Column: They Paid the Price for Our Freedom


… Thank You, Greenwich, for Making Memorial Day So Special

Rev. Marek Zabriskie offers an opening prayer at the Memorial Day service at the Indian Harbor Yacht Club.

By Marek P. Zabriskie

I have just experienced my first Memorial Day Weekend in Greenwich, and I cannot remember having spent a more glorious and memorable Memorial Day Weekend anywhere.  Greenwich really gets Memorial Day.

There was a sense of patriotism, joy and gratitude for the countless sacrifices made by so many so that all of us could enjoy freedom, liberty and the bounty of life that we savor each day.

A distinguished veteran processed with the American flag into church, where special prayers were said for those who died in combat while serving our nation and defending our freedom.  Patriotic hymns were sung, and the sermon spoke to the need for our nation to come together as one and to give thanks for our freedom and liberty. 

There was a service held at the Indian Harbor Yacht Club open to the entire community, where a retired female military colonel spoke about the evolution of women in the military and told gripping stories about women in combat. 

That was followed by the Old Greenwich Town Parade, a class American moment that resembled a Norman Rockwell Saturday Post illustration.  At a service in Binney Park, a long list of names of Greenwich residents who died in battle from the time of the American Revolution to the wars in Iraq and Afghanistan were read aloud. 

My wife and I were most fortunate to receive two tickets at the last moment to the Greenwich Town Party, which was great fun and a super way to see Greenwich come together for a festive communal event.

The words, “sacrifice,” “freedom,” “liberty,” “patriotism” resounded everywhere, and American flags were seen flying everywhere – on boats and houses, in cemeteries and front yards and even attached to cars.  It was a weekend that made us feel proud to be Americans.

We have had far too much division in our country, looking at differing parties as if we were enemies.  We need to come together as one.  We need to meet in the center and rediscover our common purpose and recall what made our country great and what continues to make it stand out throughout the world.

I have known ministers, musicians, churchgoers and citizens who turn their nose up at anything patriotic, saying “Church and State should be completely separate.”  There is some truth to this, because there are times in history when preachers need to address issues of national importance and speak out against our government or the military.

We need only recall how those preachers who were bold enough to speak out against the Nazi regime were arrested and not seen again.  Hitler created a state church of religious puppets called the Reichskirche to support the Nazis.  His government signed agreements with the Vatican allowing Roman Catholics to continue to teach and confirm in exchange for guarantees that Catholic Church would not speak out against the Nazis. 

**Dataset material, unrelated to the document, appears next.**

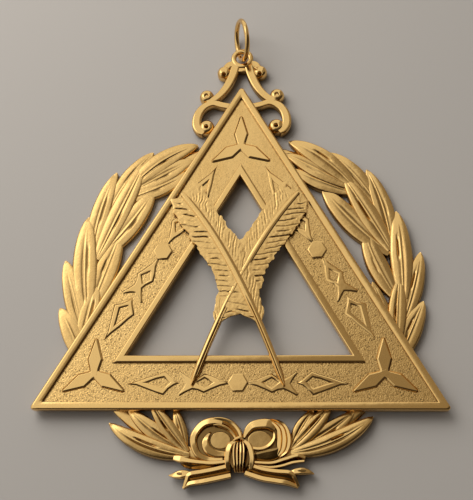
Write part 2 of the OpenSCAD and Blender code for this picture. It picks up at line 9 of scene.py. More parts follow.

This was a major step in silencing voices that could have resisted evil.  Subordination of the Church by the State is a dangerous thing.  The Church must be free to speak.

But those faith communities that fail to acknowledge the contribution of our government and our military and never mention the enormous sacrifices of those who have died on behalf of our nation miss something mightily important.  Those who laid down their lives for our freedom ensured that we are free to worship, pray, learn and raise our families in the land of liberty.

One of my first memories is seeing my father return from a weekend in the Army Reserve.  He was wearing his polished black military boots.  My grandfather, who was a pilot in World War I, and my father told me military stories.  I grew up with gratitude for our military and for those who dedicate their lives to preserving our liberty and freedom.  I listened to Barry Sadler singing “Ballad of the Green Berets” and dreamed of being one of them. 

It was clear to me this weekend that Greenwich understands the sacrifice paid by so many for all of us.  Sacrifice is at the center of the Judeo-Christian tradition.  It is found in our Scriptures. From the sacrifices offered in the Temple in Jerusalem to Jesus offering himself as a living sacrifice for us to the Gospel of John referring to Jesus as the “lamb of God, who takes away the sin of the world,” the Judeo-Christian tradition sees “sacrifice” as part of the fabric of creation.

The word “sacrifice” appears as a verb or noun 213 times in the Bible.  The vast majority of references are in the Old Testament.  These passages prefigure Jesus’ sacrificial death for us on the cross.  Jesus said, “Greater love has no one than this, that he lay down his life for his friends.” (John 15:13).  Sacrifice is at the heart of our faith and how we see reality.

I have buried scores of men and women from the Greatest Generation.  As a generation, they embodied three words – duty, commitment and sacrifice.  I was taught, “Baby Boomers hate these three words.  Don’t use them when you preach.”  But I find duty, commitment and sacrifice to be three vital core values that we should never abandon.  They instill character and meaning in our families, communities and our nation.

How fortunate we are for all who have made profound sacrifices on our behalf.  Thank you Greenwich for making Memorial Day so special.  Thanks to those who gave their lives and paid the ultimate price.  How fortunate we are for the unfathomable sacrifice you made for us!

The Rev. Marek P. Zabriskie, is the Rector of Christ Church.